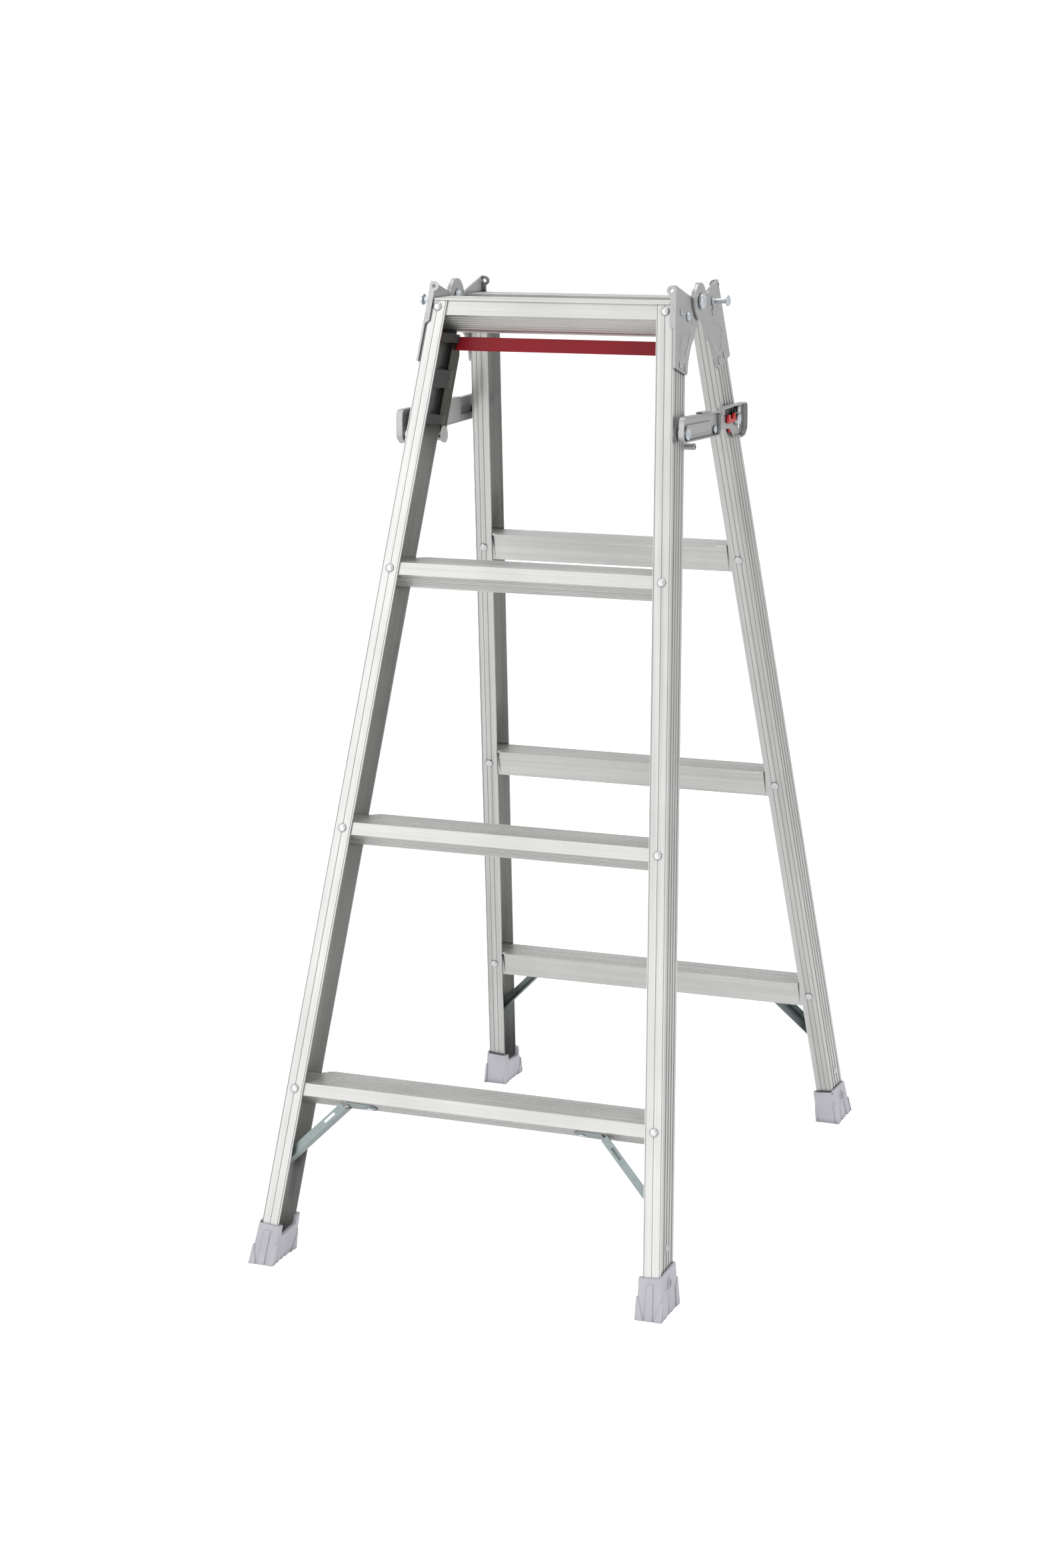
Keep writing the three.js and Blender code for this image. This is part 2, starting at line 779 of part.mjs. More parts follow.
function linkTray() {
  const outline = rounded([
    [-114.4, -8.8],
    [23.2, -11.8],
    [23.2, 16],
    [-114.4, 20.5],
  ], 9, 5);
  const inner = inset(outline, sheet);
  const blank = cut(stayPlate(outline, linkBase, stayRim), stayPlate(inner, linkBase + sheet, 190));
  const emboss = rounded([[-104, -2], [-6, -4], [-6, 7], [-96, 9.5]], 4, 4);
  const raised = cut(
    join(blank, stayPlate(emboss, linkBase + 0.4, linkBase + 3)),
    stayPlate(inset(emboss, 1.5), linkBase - 1, linkBase + 1.5),
  );
  const openings = [
    stayPlate(rounded([[-111.6, -4], [-104.4, -4], [-104.4, 8.5], [-111.6, 8.5]], 2.5, 3), 160, 190),
    stayPlate(ring(-stayReach, 0, 3.3), 160, 190),
    stayPlate(ring(...jointAt, 3.3), 160, 190),
  ];
  return cut(raised, ...openings);
}

function hookBar() {
  const outline = [
    ...rounded([
      [-48, -8, 3],
      [60, -8, 2],
      [77, -9, 4],
      [92, -18.5, 5],
      [103, -22, 5],
      [117, -20, 5],
      [126, -13, 6],
      [126, 18.8, 8],
      [26, 18.8, 0],
      [26, 11, 2],
      [-14, 11, 2],
      [-14, linkTop(-14) + 0.5 + sheet, 0],
      [-48, linkTop(-48) + 0.5 + sheet, 0],
    ], 3, 3),
  ];
  const base = stayPlate(outline, stayBase, stayBase + sheet);
  const tab = stayPlate([
    [-48, linkTop(-48) + 0.5],
    [-14, linkTop(-14) + 0.5],
    [-14, linkTop(-14) + 0.5 + sheet],
    [-48, linkTop(-48) + 0.5 + sheet],
  ], stayBase, stayRim);
  const wallBlank = cut(
    stayPlate(outline, stayBase, stayRim),
    stayPlate(inset(outline, sheet), stayBase - 1, 190),
  );
  const rim = cut(
    wallBlank,
    stayPlate([[-60, -40], [26.5, -40], [26.5, 40], [-60, 40]], 100, 200),
    stayPlate([[20, -40], [98, -40], [98, 2], [20, 2]], stayBase + sheet, 200),
  );
  const slotSide = 4.3;
  const slot = rounded([
    [stayReach + 2.3, slotSide - 0.7],
    [118.6, -9],
    [113.4, -16.4],
    [stayReach - 2.3, 0.7 - slotSide],
  ], 2.5, 3);
  const openings = [
    stayPlate(rounded([[55, 6], [88, 6], [86, 14.5], [55, 14.5]], 2, 2), 150, 190),
    stayPlate(slot, 150, 190),
    stayPlate(ring(stayReach, 0, slotSide), 150, 190),
    stayPlate(ring(...jointAt, 3.3), 150, 190),
    stayPlate(ring(96, 11.6, 2.1, 14), 150, 190),
  ];
  return cut(join(base, tab, rim), ...openings);
}

function turned(profile, y, v, segments = 22) {
  return lathe(profile, segments).translate(0, y, v + stayHeight);
}

function stayPivot() {
  const seat = linkBase + 3 + gap;
  return turned([
    [0, 152.6],
    [6.2, 152.6],
    [6.2, 155.6],
    [3, 155.9],
    [3, seat],
    [7.1, seat],
    [7.1, seat + 2.2],
    [6, seat + 3],
    [2.4, seat + 3],
    [1.6, seat + 2.2],
    [0, seat + 2.2],
  ], -stayReach, 0);
}

function stayWasher() {
  const start = 160.2;
  const end = linkBase - gap;
  return lathe([
    [3.4, start],
    [7.2, start],
    [7.2, end],
    [3.4, end],
    [3.4, start],
  ]).translate(0, -stayReach, stayHeight);
}

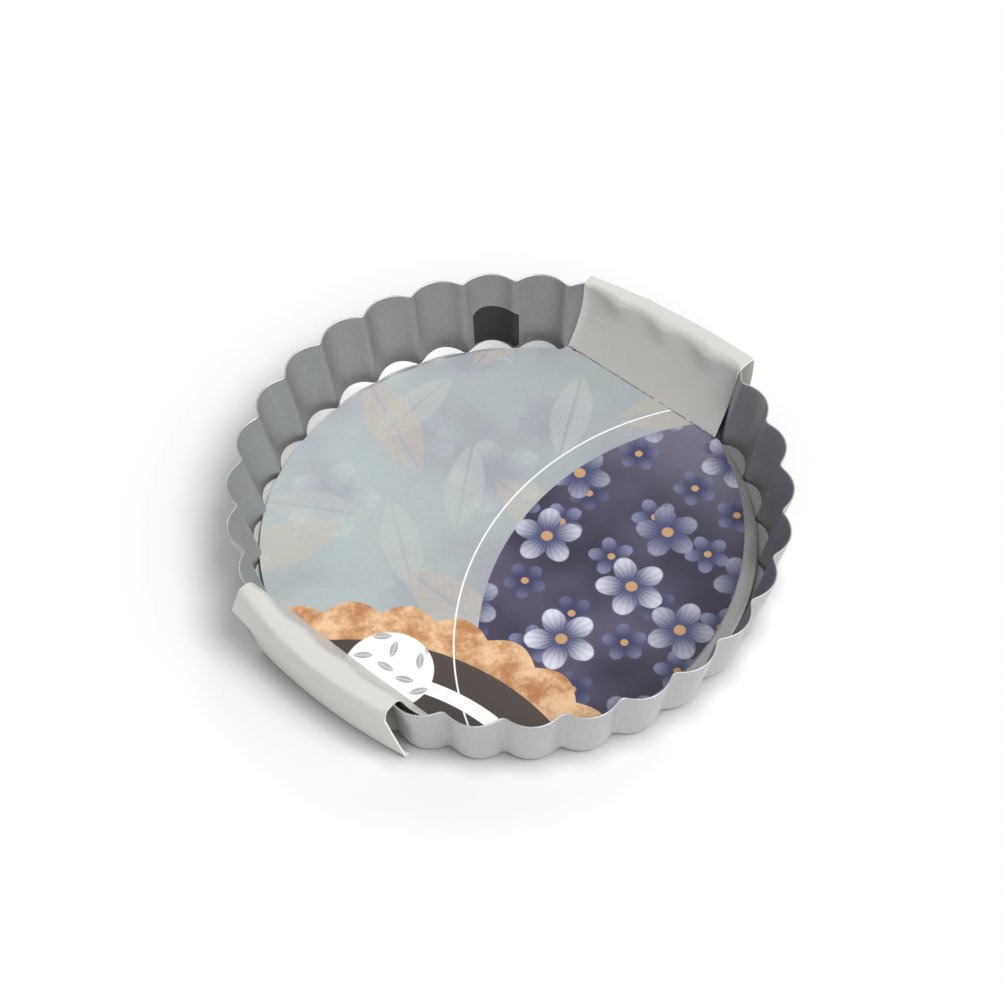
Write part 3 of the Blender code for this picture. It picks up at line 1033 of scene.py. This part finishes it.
class TARTPAN_OT_ring(bpy.types.Operator):
    """Loft the fluted ring with its ledge and rounded rim edge"""

    bl_idname = "tart_pan.ring"
    bl_label = "Fluted Ring"

    def execute(self, context):
        build_ring(context.scene.tart_pan_sizes, context.scene.tart_pan_finishes)
        return {"FINISHED"}


class TARTPAN_OT_base(bpy.types.Operator):
    """Add the loose base"""

    bl_idname = "tart_pan.base"
    bl_label = "Loose Base"

    def execute(self, context):
        build_base(context.scene.tart_pan_finishes)
        return {"FINISHED"}


class TARTPAN_OT_card_disc(bpy.types.Operator):
    """Add the printed disc of the card sleeve"""

    bl_idname = "tart_pan.card_disc"
    bl_label = "Printed Disc"

    def execute(self, context):
        build_card_disc(context.scene.tart_pan_sizes, context.scene.tart_pan_finishes)
        return {"FINISHED"}


class TARTPAN_OT_straps(bpy.types.Operator):
    """Fold the two card straps over the rim"""

    bl_idname = "tart_pan.straps"
    bl_label = "Card Straps"

    def execute(self, context):
        build_straps(context.scene.tart_pan_sizes, context.scene.tart_pan_finishes)
        return {"FINISHED"}


class TARTPAN_OT_label(bpy.types.Operator):
    """Stick the small black label into its flute"""

    bl_idname = "tart_pan.label"
    bl_label = "Flute Label"

    def execute(self, context):
        build_label(context.scene.tart_pan_sizes, context.scene.tart_pan_finishes)
        return {"FINISHED"}


OPERATORS = (
    TARTPAN_OT_stage, TARTPAN_OT_ring, TARTPAN_OT_base,
    TARTPAN_OT_card_disc, TARTPAN_OT_straps, TARTPAN_OT_label,
)
GROUPS = {"tart_pan_sizes": Sizes, "tart_pan_finishes": Finishes, "tart_pan_stage": Stage}


class TARTPAN_PT_panel(bpy.types.Panel):
    """Sizes, colours and pieces of the tart pan"""

    bl_idname = "TARTPAN_PT_panel"
    bl_label = "Tart Pan"
    bl_space_type = "VIEW_3D"
    bl_region_type = "UI"
    bl_category = "Tart Pan"

    def draw(self, context):
        for group, kind in GROUPS.items():
            box = self.layout.box()
            for name in kind.__annotations__:
                box.prop(getattr(context.scene, group), name)
        for operator in OPERATORS:
            self.layout.operator(operator.bl_idname)


def register():
    for kind in (*GROUPS.values(), *OPERATORS, TARTPAN_PT_panel):
        bpy.utils.register_class(kind)
    for name, kind in GROUPS.items():
        setattr(bpy.types.Scene, name, bpy.props.PointerProperty(type=kind))


def unregister():
    for name in GROUPS:
        delattr(bpy.types.Scene, name)
    for kind in (TARTPAN_PT_panel, *OPERATORS, *GROUPS.values()):
        bpy.utils.unregister_class(kind)


def main():
    register()
    bpy.ops.tart_pan.stage()
    bpy.ops.tart_pan.ring()
    bpy.ops.tart_pan.base()
    bpy.ops.tart_pan.card_disc()
    bpy.ops.tart_pan.straps()
    bpy.ops.tart_pan.label()


if __name__ == "__main__":
    main()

### EXERCISE INSTRUCTIONS
Return only the stretch of the material above from the line holding "Write part 3" through the line holding "the fluted ring", copied exactly.

### REPLY TO THE EXERCISE
Write part 3 of the Blender code for this picture. It picks up at line 1033 of scene.py. This part finishes it.
class TARTPAN_OT_ring(bpy.types.Operator):
    """Loft the fluted ring with its ledge and rounded rim edge"""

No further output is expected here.